### Brief
Copy each line exactly. Leave nothing out.

### Material for the task
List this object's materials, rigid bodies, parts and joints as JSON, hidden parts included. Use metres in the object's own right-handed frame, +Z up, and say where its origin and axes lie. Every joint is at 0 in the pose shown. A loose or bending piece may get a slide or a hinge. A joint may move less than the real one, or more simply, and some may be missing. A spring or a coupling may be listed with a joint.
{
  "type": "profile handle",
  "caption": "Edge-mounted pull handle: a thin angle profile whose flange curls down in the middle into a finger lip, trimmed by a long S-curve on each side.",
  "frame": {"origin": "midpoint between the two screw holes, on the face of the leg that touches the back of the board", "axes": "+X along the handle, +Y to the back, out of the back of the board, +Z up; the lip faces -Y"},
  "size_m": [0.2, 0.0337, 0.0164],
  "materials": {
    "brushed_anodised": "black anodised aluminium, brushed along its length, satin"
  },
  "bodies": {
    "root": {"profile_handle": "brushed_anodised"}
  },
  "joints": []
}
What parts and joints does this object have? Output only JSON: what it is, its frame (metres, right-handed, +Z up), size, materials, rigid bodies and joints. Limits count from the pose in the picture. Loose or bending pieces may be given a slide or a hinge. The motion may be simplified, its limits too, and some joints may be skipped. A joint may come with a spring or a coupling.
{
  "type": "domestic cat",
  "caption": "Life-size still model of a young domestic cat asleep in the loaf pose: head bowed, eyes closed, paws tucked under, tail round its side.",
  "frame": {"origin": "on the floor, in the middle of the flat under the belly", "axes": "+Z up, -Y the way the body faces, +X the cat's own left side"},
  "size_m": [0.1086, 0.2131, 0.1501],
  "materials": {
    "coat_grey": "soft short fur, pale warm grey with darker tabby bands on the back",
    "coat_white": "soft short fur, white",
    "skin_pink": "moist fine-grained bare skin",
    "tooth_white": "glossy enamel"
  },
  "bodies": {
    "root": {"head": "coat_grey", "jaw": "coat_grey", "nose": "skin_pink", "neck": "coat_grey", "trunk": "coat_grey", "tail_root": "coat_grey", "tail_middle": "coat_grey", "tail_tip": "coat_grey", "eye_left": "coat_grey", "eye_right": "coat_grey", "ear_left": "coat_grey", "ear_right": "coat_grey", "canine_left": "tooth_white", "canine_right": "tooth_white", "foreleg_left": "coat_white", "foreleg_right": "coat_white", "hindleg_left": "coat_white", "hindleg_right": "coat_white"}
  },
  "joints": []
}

### The result
List this object's materials, rigid bodies, parts and joints as JSON, hidden parts included. Use metres in the object's own right-handed frame, +Z up, and say where its origin and axes lie. Every joint is at 0 in the pose shown. A loose or bending piece may get a slide or a hinge. A joint may move less than the real one, or more simply, and some may be missing. A spring or a coupling may be listed with a joint.
{
  "type": "profile handle",
  "caption": "Edge-mounted pull handle: a thin angle profile whose flange curls down in the middle into a finger lip, trimmed by a long S-curve on each side.",
  "frame": {"origin": "midpoint between the two screw holes, on the face of the leg that touches the back of the board", "axes": "+X along the handle, +Y to the back, out of the back of the board, +Z up; the lip faces -Y"},
  "size_m": [0.2, 0.0337, 0.0164],
  "materials": {
    "brushed_anodised": "black anodised aluminium, brushed along its length, satin"
  },
  "bodies": {
    "root": {"profile_handle": "brushed_anodised"}
  },
  "joints": []
}
What parts and joints does this object have? Output only JSON: what it is, its frame (metres, right-handed, +Z up), size, materials, rigid bodies and joints. Limits count from the pose in the picture. Loose or bending pieces may be given a slide or a hinge. The motion may be simplified, its limits too, and some joints may be skipped. A joint may come with a spring or a coupling.
{
  "type": "domestic cat",
  "caption": "Life-size still model of a young domestic cat asleep in the loaf pose: head bowed, eyes closed, paws tucked under, tail round its side.",
  "frame": {"origin": "on the floor, in the middle of the flat under the belly", "axes": "+Z up, -Y the way the body faces, +X the cat's own left side"},
  "size_m": [0.1086, 0.2131, 0.1501],
  "materials": {
    "coat_grey": "soft short fur, pale warm grey with darker tabby bands on the back",
    "coat_white": "soft short fur, white",
    "skin_pink": "moist fine-grained bare skin",
    "tooth_white": "glossy enamel"
  },
  "bodies": {
    "root": {"head": "coat_grey", "jaw": "coat_grey", "nose": "skin_pink", "neck": "coat_grey", "trunk": "coat_grey", "tail_root": "coat_grey", "tail_middle": "coat_grey", "tail_tip": "coat_grey", "eye_left": "coat_grey", "eye_right": "coat_grey", "ear_left": "coat_grey", "ear_right": "coat_grey", "canine_left": "tooth_white", "canine_right": "tooth_white", "foreleg_left": "coat_white", "foreleg_right": "coat_white", "hindleg_left": "coat_white", "hindleg_right": "coat_white"}
  },
  "joints": []
}